If “there are still gaps and inequities in services and in the health status” of gay and lesbian people despite a good decade of significant progress–and I do not challenge this–how much worse must it be for transsexual and transgender people who not only have not made progress, but continually have our status materially misrepresented and/or erased?

When will we be formally welcomed from the margins to the mainstream?

To achieve significant progress our current status must, as the La Forest Report declares, be acknowledged.

I had hoped, as an insider, to challenge what is not simply silence, but a routine erasure of transgender and transsexual people, our lives, our struggles, our needs.
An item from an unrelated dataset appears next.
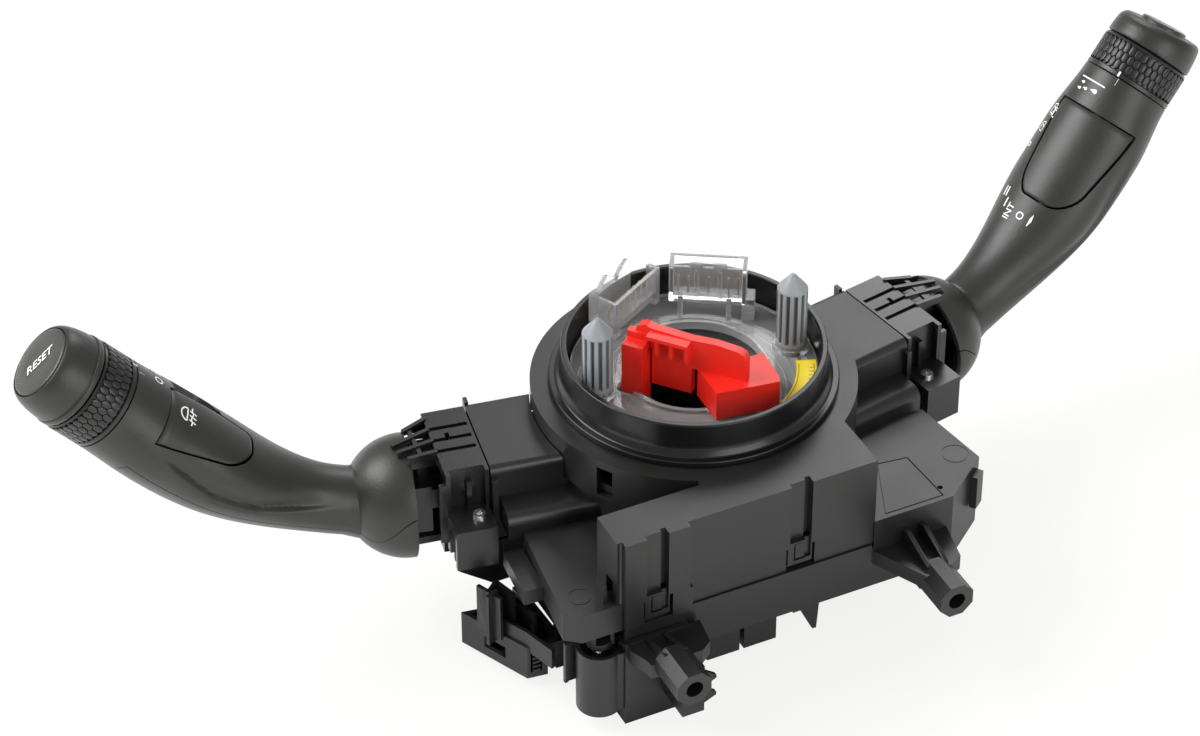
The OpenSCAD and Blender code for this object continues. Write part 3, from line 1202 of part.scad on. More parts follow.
// Transport lock: a wall across the passage with a thumb ledge, a leg at its left and a block at its right
module transport_lock() {
    foot = rotor_top + lock_gap;
    block_top = rotor_top + 12.1;
    wall_top = rotor_top + 24;
    color(lock_red) {
        lock_frame() {
            translate([0, lock_wall, 0]) rotate([90, 0, 0]) linear_extrude(height = lock_wall)
                polygon([[-17.2, foot], [-2.2, foot], [-2.2, block_top - 0.5], [18.2, block_top - 0.5], [18.2, wall_top - 3.4],
                    [17.2, wall_top - 1], [14.8, wall_top], [6.4, wall_top + 0.6], [-2.9, wall_top - 0.2], [-18, wall_top + 0.4],
                    [-19.9, wall_top + 1.3], [-22.6, wall_top], [-24.4, wall_top - 3.6], [-25.6, wall_top - 8.4],
                    [-17.2, wall_top - 8.4]]);
            bar(-18, -2.5, -4, 0.1, wall_top - 2, wall_top - 0.5);
            for (x = [-15, -9.6, -3.9]) bar(x, x + 1.4, -3.2, 0.1, wall_top - 8.6, wall_top - 1.5);
            bar(-26, -18.2, -6.5, 1.5, lock_leg_z, wall_top - 4.5);
            bar(-26, -18.2, -1.5, 1.52, wall_top - 6, wall_top - 1.9);
        }
        prism(lock_box, foot, block_top);
    }
}
lock_red = "#e2231a";

base_housing();
carrier_housing();
front_cover();
clock_spring_case();
case_floor();
side_frame();
cable_comb();
control_board();
loom_connectors();
connector_pins();
frame_screws();
post_screw();
left_switch_frame();
right_switch_frame();
left_detent_plate();
right_detent_plate();
left_contact_board();
right_contact_board();
left_yoke();
right_yoke();
left_cross_pin();
right_cross_pin();
left_lever_core();
right_lever_core();
left_lever_board();
right_lever_board();
left_front_shell();
left_rear_shell();
right_front_shell();
right_rear_shell();
rear_fog_button();
rear_wiper_rocker();
light_selector_ring();
rain_sensor_ring();
left_end_cap();
right_end_cap();
reset_button();
end_button();
left_detent_plunger();
right_detent_plunger();
left_detent_spring();
right_detent_spring();
rotor_disc();
rotor_sleeve();
sensor_drive_gear();
cancel_cam();
sensor_pinion_a();
sensor_pinion_b();
flat_cable();
rear_wheel_socket();
left_wheel_socket();
socket_terminals();
drive_pins();
rotor_label();
transport_lock();
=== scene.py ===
import json
import math
import bpy
from mathutils import Matrix, Vector


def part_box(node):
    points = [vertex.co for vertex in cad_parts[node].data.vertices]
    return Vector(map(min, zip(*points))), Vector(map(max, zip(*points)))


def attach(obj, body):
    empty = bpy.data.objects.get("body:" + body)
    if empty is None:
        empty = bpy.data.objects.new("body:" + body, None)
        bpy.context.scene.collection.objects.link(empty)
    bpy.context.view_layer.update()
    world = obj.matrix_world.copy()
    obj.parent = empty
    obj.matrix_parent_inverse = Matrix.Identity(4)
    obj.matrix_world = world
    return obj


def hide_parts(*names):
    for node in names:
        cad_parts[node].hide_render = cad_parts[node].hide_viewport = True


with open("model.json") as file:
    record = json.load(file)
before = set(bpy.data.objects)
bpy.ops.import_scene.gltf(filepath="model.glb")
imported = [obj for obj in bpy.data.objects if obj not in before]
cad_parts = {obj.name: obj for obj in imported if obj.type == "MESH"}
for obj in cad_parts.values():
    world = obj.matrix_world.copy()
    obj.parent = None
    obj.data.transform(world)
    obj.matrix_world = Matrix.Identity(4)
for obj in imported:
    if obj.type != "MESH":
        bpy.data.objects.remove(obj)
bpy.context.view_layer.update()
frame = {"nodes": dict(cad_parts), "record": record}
nodes = frame["nodes"]
mm = 0.001
print("frame loaded:", len(nodes), "nodes")


# camera where the photograph was taken from, target on the column axis near the ring's rim
view = {"azimuth": -25.89, "elevation": 38.23, "roll": -0.153, "distance": 1.401,
        "target": (-0.03614, 0.00133, 0.096), "lens": 120.77, "sensor": 36, "far": 20}


def placeCamera():
    a, e, r = (math.radians(view[k]) for k in ("azimuth", "elevation", "roll"))
    right = Vector((math.cos(a), math.sin(a), 0))
    up = Vector((-math.sin(a) * math.sin(e), math.cos(a) * math.sin(e), math.cos(e)))
    back = Vector((math.sin(a) * math.cos(e), -math.cos(a) * math.cos(e), math.sin(e)))
    turnedRight = right * math.cos(r) + up * math.sin(r)
    turnedUp = up * math.cos(r) - right * math.sin(r)
    at = Vector(view["target"]) + back * view["distance"]
    bpy.ops.object.camera_add()
    cam = bpy.context.object
    cam.matrix_world = Matrix.Translation(at) @ Matrix((turnedRight, turnedUp, back)).transposed().to_4x4()
    cam.data.lens = view["lens"]
    cam.data.sensor_width = view["sensor"]
    cam.data.clip_end = view["far"]
    bpy.context.scene.camera = cam


placeCamera()


def linear(hexColour):
    parts = [int(hexColour[i:i + 2], 16) / 255 for i in (1, 3, 5)]
    return [p / 12.92 if p <= 0.04045 else ((p + 0.055) / 1.055) ** 2.4 for p in parts] + [1.0]


def addNode(mat, kind, values=None, links=None, **settings):
    node = mat.node_tree.nodes.new(kind)
    for key, value in settings.items():
        setattr(node, key, value)
    for key, value in (values or {}).items():
        node.inputs[key].default_value = value
    for key, source in (links or {}).items():
        mat.node_tree.links.new(source, node.inputs[key])
    return node


def newMaterial(name, **sockets):
    mat = bpy.data.materials.new(name)
    mat.use_nodes = True
    shader = mat.node_tree.nodes["Principled BSDF"]
    for key, value in sockets.items():
        shader.inputs[key.replace("_", " ")].default_value = value
    return mat, shader


def noise(mat, place, scale, detail):
    node = addNode(mat, "ShaderNodeTexNoise", {"Scale": scale, "Detail": detail}, {"Vector": place})
    return node.outputs["Fac"]


def surfaceOf(mat):
    return mat.node_tree.nodes["Material Output"].inputs["Surface"]


# moulded plastic: spark-eroded tool grain about 0.3 mm across, drawn a little coarser so it shows,
# with faint cloudy colour and gloss changes that handling and flow leave
plastic = {"cloudScale": 45.0, "cloudDetail": 3.0, "fineDetail": 2.0, "fineShare": 0.35, "darkEnd": 0.3,
           "lightEnd": 0.7, "bump": 0.5, "gloss": 0.06}


def mouldedPlastic(name, dark, light, rough, grain=0.35, depth=0.04, specular=0.5):
    mat, shader = newMaterial(name, IOR=1.5, Specular_IOR_Level=specular)
    place = addNode(mat, "ShaderNodeTexCoord").outputs["Object"]
    cloud = noise(mat, place, plastic["cloudScale"], plastic["cloudDetail"])
    fine = noise(mat, place, 1 / (grain * mm), plastic["fineDetail"])
    both = addNode(mat, "ShaderNodeMix", {"Factor": plastic["fineShare"]}, {"A": cloud, "B": fine})
    tint = addNode(mat, "ShaderNodeValToRGB", links={"Fac": both.outputs["Result"]})
    tint.color_ramp.elements[0].position = plastic["darkEnd"]
    tint.color_ramp.elements[1].position = plastic["lightEnd"]
    tint.color_ramp.elements[0].color = linear(dark)
    tint.color_ramp.elements[1].color = linear(light)
    gloss = plastic["gloss"]
    spread = addNode(mat, "ShaderNodeMapRange", {"To Min": rough - gloss, "To Max": rough + gloss},
                     {"Value": cloud})
    bump = addNode(mat, "ShaderNodeBump", {"Strength": plastic["bump"], "Distance": depth * mm},
                   {"Height": fine})
    for socket, source in (("Base Color", tint.outputs["Color"]), ("Roughness", spread.outputs["Result"]),
                           ("Normal", bump.outputs["Normal"])):
        mat.node_tree.links.new(source, shader.inputs[socket])
    return mat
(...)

But as an outsider, a routine experience for transsexual people, I do not see this as a practical possibility.

And it is in this context that I really do not understand your invitation to sign up for the RHO newsletter or as a possible volunteer in projects organized in the same manner as your backrounder.

It is difficult enough anywhere north of Steeles Av to participate meaningfully in Toronto based, nominally provincial organizations trying to contribute–as I have with Ontario Public Interest Research Groups, Ontario New Democratic Party, Trans PULSE Project, Trans Human Rights Campaign, Rainbow Health Network and now Rainbow Health Ontario.

I accept that Rainbow Health Ontario is the only game in the province but I implore you to reconsider the way you have conceptualized your mandate, the way you have conflated very different people to make the challenges to the health and well being of all LGBT people seem simpler than they really are to make them politically palatable.

There is no doubt political considerations exist, but the health and well being of all LGBT people cannot be held hostage to them, certainly not given what we have accomplished and all we must yet accomplish.